── PROVIDED MATERIAL

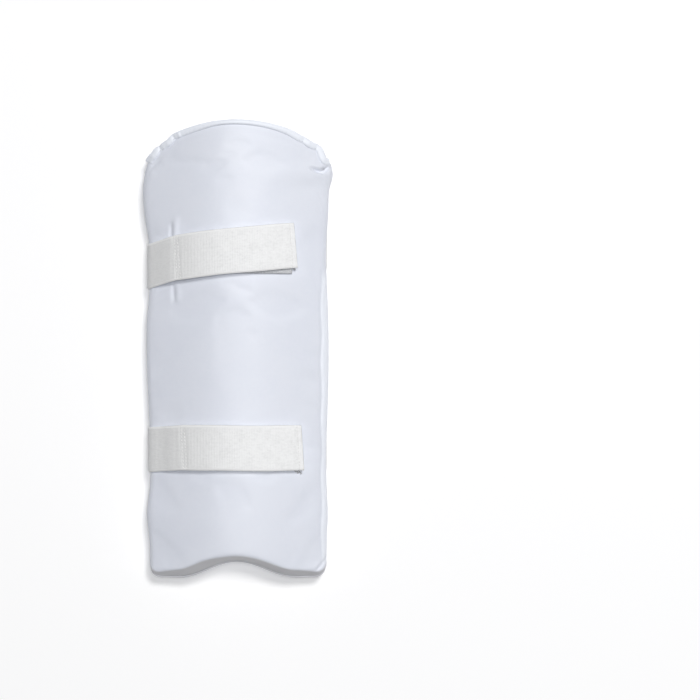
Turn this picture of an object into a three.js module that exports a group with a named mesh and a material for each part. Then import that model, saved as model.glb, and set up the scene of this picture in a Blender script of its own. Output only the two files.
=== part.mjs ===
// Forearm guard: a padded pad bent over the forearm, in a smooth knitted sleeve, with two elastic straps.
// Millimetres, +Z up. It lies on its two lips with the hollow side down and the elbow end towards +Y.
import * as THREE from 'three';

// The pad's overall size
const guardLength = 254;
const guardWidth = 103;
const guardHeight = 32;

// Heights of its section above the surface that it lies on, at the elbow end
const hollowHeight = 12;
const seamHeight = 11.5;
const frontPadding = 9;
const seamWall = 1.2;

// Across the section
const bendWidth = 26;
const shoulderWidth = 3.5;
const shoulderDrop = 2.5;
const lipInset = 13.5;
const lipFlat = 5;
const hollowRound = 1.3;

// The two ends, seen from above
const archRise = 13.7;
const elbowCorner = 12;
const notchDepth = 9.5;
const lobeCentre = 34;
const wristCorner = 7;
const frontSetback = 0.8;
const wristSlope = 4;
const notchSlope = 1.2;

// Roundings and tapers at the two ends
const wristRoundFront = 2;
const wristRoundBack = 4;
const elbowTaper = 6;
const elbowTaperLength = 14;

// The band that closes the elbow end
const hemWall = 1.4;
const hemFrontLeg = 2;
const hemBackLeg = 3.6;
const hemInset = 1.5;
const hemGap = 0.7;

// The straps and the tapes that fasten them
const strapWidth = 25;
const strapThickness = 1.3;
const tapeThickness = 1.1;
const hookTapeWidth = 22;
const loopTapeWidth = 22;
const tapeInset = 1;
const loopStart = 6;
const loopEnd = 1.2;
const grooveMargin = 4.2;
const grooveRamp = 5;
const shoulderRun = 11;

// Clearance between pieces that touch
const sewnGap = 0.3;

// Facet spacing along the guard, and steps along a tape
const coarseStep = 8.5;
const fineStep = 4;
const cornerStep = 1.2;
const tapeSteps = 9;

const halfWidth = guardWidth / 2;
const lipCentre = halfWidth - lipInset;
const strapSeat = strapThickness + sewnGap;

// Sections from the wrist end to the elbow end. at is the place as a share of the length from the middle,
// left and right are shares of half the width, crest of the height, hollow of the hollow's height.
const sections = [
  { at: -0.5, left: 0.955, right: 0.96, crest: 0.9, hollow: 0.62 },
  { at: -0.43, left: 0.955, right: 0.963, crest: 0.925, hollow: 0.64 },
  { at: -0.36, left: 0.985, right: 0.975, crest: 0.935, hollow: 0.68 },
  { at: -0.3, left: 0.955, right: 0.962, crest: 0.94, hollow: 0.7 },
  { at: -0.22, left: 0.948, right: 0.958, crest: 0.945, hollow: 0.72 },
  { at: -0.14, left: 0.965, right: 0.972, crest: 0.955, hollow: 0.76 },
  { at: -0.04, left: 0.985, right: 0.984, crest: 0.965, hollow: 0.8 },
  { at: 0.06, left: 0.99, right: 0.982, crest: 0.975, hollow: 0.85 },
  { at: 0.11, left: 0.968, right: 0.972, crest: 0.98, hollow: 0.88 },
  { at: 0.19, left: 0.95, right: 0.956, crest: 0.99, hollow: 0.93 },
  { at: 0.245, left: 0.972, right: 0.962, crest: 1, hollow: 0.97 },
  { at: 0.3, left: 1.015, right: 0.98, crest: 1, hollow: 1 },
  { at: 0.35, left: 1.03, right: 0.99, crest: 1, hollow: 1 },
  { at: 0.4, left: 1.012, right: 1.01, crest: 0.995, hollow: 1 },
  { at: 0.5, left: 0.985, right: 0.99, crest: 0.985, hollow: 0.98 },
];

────

TASK DETAILS :: Return nothing but the lines from the first line of the listing through the line with "const guardHeight = 32;", please, keeping every one of them unchanged.

WRITTEN SOLUTION ::
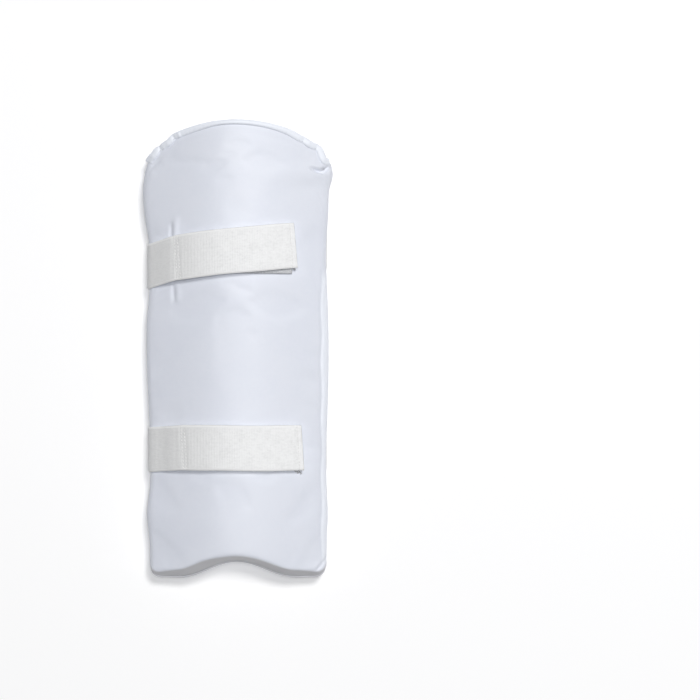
Turn this picture of an object into a three.js module that exports a group with a named mesh and a material for each part. Then import that model, saved as model.glb, and set up the scene of this picture in a Blender script of its own. Output only the two files.
=== part.mjs ===
// Forearm guard: a padded pad bent over the forearm, in a smooth knitted sleeve, with two elastic straps.
// Millimetres, +Z up. It lies on its two lips with the hollow side down and the elbow end towards +Y.
import * as THREE from 'three';

// The pad's overall size
const guardLength = 254;
const guardWidth = 103;
const guardHeight = 32;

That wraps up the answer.